Вследствие крайне затруднительного положения пришлось согласиться на последнюю попытку ужиться с Омейядом, и в 418 (1027) г. Кордова присягнула Хишаму III. Это был добрый, но неспособный старик; прошло целых два года, пока наконец ему удалось совершить въезд в столицу в 420 (1029) г., а когда он стал у власти, то вскоре возбудил всеобщее неудовольствие благодаря мероприятиям своего визиря, Хакама ибн Саида, который, под давлением нужды, считал необходимым всеми способами выжимать деньги из населения. Высшие слои населения (их не без основания называли патрициями, так как это были богатые владельцы, чиновники, исстари занимавшие важные места) решили покончить с таким положением вещей. Халифат не был способен обеспечить сносное управление даже одной столице, а ею почти только и ограничивалась государственная область со времени объявления независимости Севильей. Поэтому патриции решили взять управление в собственные руки. Но чтобы взвалить главную вину на чужие плечи, они подговорили к восстанию родственника Хишама III Омайю (удивительно, что последний из этого рода, сыгравший некоторую роль в истории, назывался именем первого родоначальника). Этот молодой глупец легко дал себя ослепить надеждою на трон. Он привлек на свою сторону некоторое число солдат, озлобленных на визиря вследствие сокращения жалованья; Хакам был убит, и Хишама III принудили к отречению в конце 422 (1031) г. Но вместо ожидаемой присяги Омайя на другое утро получил от составившегося из патрициев государственного совета приказание немедленно выехать из города. И так как то небольшое количество войска, которое находилось еще в Кордове, боялось нового междоусобия, то неспособному выскочке оставалось только покориться. Какая участь его постигла впоследствии, в точности неизвестно; Хишам же III был заключен в темницу, но затем бежал и нашел убежище в Лериде у бену-худов. У этих вассалов сарагосских Туджибидов он и умер в 428 (1036) г. Кордова, в которой мало-помалу даже чернь почувствовала потребность в спокойствии, стала с тех пор аристократической республикой.
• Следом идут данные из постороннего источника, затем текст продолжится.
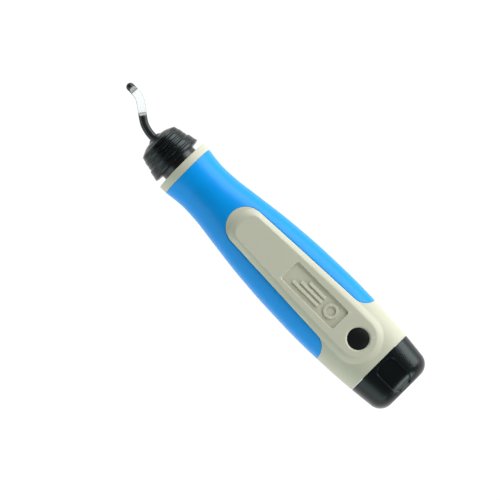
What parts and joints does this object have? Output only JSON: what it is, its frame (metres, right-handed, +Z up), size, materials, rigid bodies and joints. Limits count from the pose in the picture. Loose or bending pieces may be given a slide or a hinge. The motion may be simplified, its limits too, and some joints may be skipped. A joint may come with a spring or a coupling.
{
  "type": "deburring tool",
  "caption": "Hand deburring tool with a swivelling hook blade, a pull-back nose collar, a rubber-covered handle and a push-button end cap with a blade tray.",
  "frame": {"origin": "on the lower flat, under the middle of the overall length and width", "axes": "+X along the tool towards the blade, +Z up through the push button, +Y across the handle"},
  "size_m": [0.1562, 0.0316, 0.0254],
  "materials": {
    "handle_gray": "finely textured moulded plastic",
    "grip_blue": "soft matte rubber",
    "bush_black": "matte moulded plastic",
    "barrel_steel": "black oxide",
    "washer_steel": "zinc plated",
    "nut_steel": "zinc plated",
    "ball_steel": "polished",
    "blade_steel": "dark shank with a bright ground edge",
    "collar_black": "satin moulded plastic",
    "cam_steel": "hardened and ground",
    "clip_steel": "spring steel, phosphated",
    "spring_steel": "spring wire",
    "leaf_steel": "spring strip",
    "button_black": "polished",
    "retainer_black": "moulded plastic",
    "cap_black": "satin, finely textured",
    "tray_black": "moulded plastic",
    "screw_steel": "zinc plated"
  },
  "bodies": {
    "root": {"handle_core": "handle_gray", "grip_sleeve": "grip_blue", "nose_bush": "bush_black", "blade_barrel": "barrel_steel", "barrel_washer": "washer_steel", "barrel_nut": "nut_steel", "thrust_ball": "ball_steel", "button_retainer": "retainer_black", "collar_spring": "spring_steel", "button_spring": "spring_steel"},
    "blade": {"blade": "blade_steel"},
    "collar": {"release_collar": "collar_black", "cam_ring": "cam_steel", "collar_circlip": "clip_steel"},
    "lock_ball_1": {"lock_ball_1": "ball_steel"},
    "lock_ball_2": {"lock_ball_2": "ball_steel"},
    "lock_ball_3": {"lock_ball_3": "ball_steel"},
    "button": {"release_button": "button_black"},
    "cap": {"end_cap": "cap_black", "blade_magazine": "tray_black", "magazine_screws": "screw_steel", "latch_spring": "leaf_steel", "latch_screw": "screw_steel", "spare_blades": "blade_steel"}
  },
  "joints": [
    {"name": "blade_swivel", "type": "hinge", "parent": "root", "child": "blade", "pos_m": [0.05, 0, 0.0126], "axis": [1, 0, 0], "continuous": true},
    {"name": "collar_slide", "type": "slide", "parent": "root", "child": "collar", "axis": [-1, 0, 0], "range_m": [0, 0.0022], "stiffness_N_per_m": 400, "springref_m": -0.004, "deforming": ["collar_spring"]},
    {"name": "lock_ball_1_slide", "type": "slide", "parent": "root", "child": "lock_ball_1", "axis": [0, 0, 1], "range_m": [0, 0.00055]},
    {"name": "lock_ball_2_slide", "type": "slide", "parent": "root", "child": "lock_ball_2", "axis": [0, -0.866, -0.5], "range_m": [0, 0.00055]},
    {"name": "lock_ball_3_slide", "type": "slide", "parent": "root", "child": "lock_ball_3", "axis": [0, 0.866, -0.5], "range_m": [0, 0.00055]},
    {"name": "button_press", "type": "slide", "parent": "root", "child": "button", "axis": [0, 0, -1], "range_m": [0, 0.0015], "stiffness_N_per_m": 500, "springref_m": -0.002, "deforming": ["button_spring", "latch_spring"]},
    {"name": "cap_slide", "type": "slide", "parent": "root", "child": "cap", "axis": [-1, 0, 0], "range_m": [0, 0.055]}
  ],
  "couplings": [
    {"joint": "lock_ball_1_slide", "follows": "collar_slide", "ratio": 0.25},
    {"joint": "lock_ball_2_slide", "follows": "collar_slide", "ratio": 0.25},
    {"joint": "lock_ball_3_slide", "follows": "collar_slide", "ratio": 0.25}
  ]
}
Таков был быстрый и печальный конец государства, которое еще за 25 лет до того составляло предмет удивления для мусульманского мира и держало в страхе христианских соседей.
Как ни величественно было создание Абдуррахмана III, но тот исключительно личный характер, который он придал ему, обусловил немедленное разложение и распадение его, как только не стало людей, силою которых поддерживалось единство государства. В течение четверти столетия чудные резиденции Альманзора и Абдуррахмана обратились в прах, а Кордова, «светлая краса вселенной», стала разоренным, полуразрушенным провинциальным городом. И хотя в следующие десятилетия, благодаря редкой благосклонности судьбы к испанско-арабскому обществу, произошел вторичный расцвет культуры, дивно пленительный, все же политическое значение страны отошло в безвозвратное прошлое и возможность дальнейшего широкого развития была исключена. История ислама в Испании пошла под гору с того момента, когда погибла династия Омейядов, создавшая его значение, когда могущественная Кордова уступила роль первого города на полуострове веселой Севилье.